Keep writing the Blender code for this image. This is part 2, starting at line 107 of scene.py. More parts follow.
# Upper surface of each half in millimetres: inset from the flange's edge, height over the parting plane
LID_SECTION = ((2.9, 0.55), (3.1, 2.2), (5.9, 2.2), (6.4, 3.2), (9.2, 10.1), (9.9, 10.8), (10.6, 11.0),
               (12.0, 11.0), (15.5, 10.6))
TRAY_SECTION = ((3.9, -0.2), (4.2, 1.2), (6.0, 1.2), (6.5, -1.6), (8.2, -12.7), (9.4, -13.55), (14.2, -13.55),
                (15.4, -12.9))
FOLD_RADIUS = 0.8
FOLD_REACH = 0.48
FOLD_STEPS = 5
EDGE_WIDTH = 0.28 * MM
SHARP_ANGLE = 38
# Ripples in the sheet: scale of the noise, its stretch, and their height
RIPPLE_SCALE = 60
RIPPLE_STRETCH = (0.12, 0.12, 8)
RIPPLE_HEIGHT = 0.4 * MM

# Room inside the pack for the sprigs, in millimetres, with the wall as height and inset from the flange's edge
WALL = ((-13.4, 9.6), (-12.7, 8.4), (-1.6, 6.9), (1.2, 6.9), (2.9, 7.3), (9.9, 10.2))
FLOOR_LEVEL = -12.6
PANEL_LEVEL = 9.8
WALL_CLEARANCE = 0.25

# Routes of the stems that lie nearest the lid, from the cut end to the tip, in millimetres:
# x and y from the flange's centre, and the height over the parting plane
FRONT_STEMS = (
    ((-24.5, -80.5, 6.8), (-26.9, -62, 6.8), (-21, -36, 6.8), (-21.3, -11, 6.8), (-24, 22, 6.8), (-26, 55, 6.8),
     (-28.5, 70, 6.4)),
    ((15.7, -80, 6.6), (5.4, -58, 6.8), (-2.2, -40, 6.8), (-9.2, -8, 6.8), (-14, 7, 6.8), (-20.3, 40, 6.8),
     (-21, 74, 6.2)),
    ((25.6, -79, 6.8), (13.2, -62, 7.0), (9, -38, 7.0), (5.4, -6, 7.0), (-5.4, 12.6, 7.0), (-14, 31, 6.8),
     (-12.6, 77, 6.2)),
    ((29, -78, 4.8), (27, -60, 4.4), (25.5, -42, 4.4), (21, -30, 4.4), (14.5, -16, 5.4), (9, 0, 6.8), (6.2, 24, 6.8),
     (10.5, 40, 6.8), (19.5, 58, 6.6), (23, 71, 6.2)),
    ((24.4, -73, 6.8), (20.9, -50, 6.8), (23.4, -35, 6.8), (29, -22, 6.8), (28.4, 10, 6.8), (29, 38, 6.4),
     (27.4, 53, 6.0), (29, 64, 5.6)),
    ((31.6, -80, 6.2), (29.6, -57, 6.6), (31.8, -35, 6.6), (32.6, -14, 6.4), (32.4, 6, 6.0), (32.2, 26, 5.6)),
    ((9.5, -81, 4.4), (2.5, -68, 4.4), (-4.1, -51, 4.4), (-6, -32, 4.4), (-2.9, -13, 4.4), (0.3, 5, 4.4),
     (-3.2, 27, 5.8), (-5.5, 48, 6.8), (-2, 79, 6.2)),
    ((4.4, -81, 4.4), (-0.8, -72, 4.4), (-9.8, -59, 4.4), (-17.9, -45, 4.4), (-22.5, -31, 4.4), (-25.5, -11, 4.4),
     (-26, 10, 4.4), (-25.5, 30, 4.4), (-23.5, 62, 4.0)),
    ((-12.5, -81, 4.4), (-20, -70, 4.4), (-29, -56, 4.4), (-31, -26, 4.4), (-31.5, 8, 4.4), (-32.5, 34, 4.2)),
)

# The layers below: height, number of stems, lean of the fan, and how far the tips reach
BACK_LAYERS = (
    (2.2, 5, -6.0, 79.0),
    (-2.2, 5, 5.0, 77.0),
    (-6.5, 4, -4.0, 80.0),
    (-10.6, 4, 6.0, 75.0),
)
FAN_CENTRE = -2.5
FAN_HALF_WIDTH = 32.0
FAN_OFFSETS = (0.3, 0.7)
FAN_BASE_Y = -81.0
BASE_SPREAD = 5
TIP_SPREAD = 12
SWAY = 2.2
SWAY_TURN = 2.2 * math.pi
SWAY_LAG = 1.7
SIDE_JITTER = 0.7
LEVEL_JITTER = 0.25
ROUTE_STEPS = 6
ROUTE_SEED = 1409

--

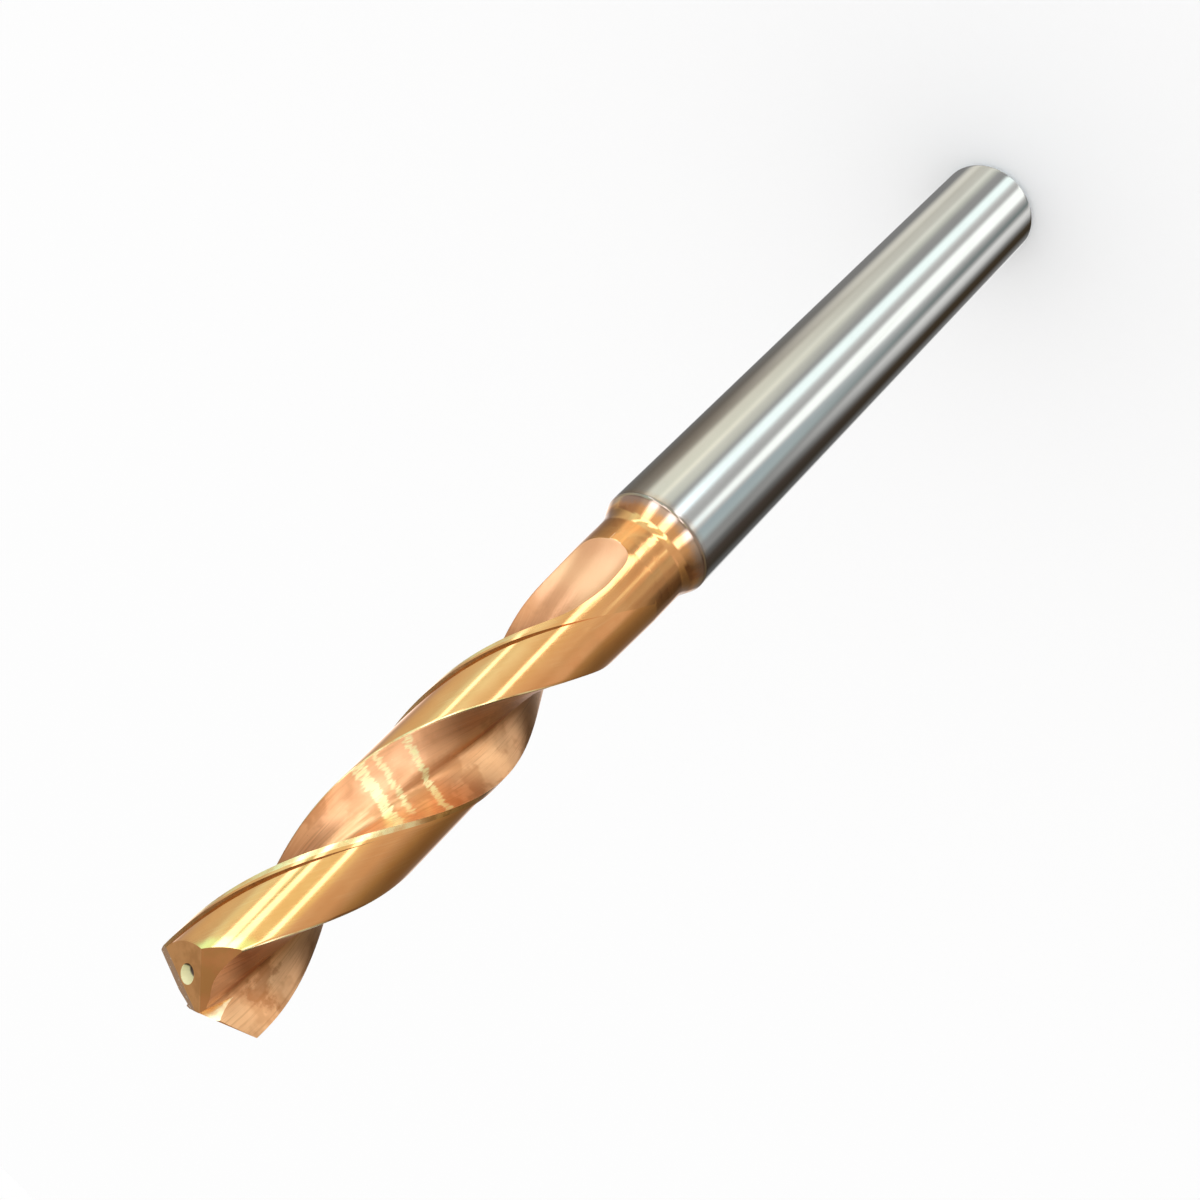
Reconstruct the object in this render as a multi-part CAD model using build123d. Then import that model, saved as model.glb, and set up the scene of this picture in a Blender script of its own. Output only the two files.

--

Problem details — Look for lines containing the string "that" and copy them all.

Solution to this exercise —
# Routes of the stems that lie nearest the lid, from the cut end to the tip, in millimetres:
Reconstruct the object in this render as a multi-part CAD model using build123d. Then import that model, saved as model.glb, and set up the scene of this picture in a Blender script of its own. Output only the two files.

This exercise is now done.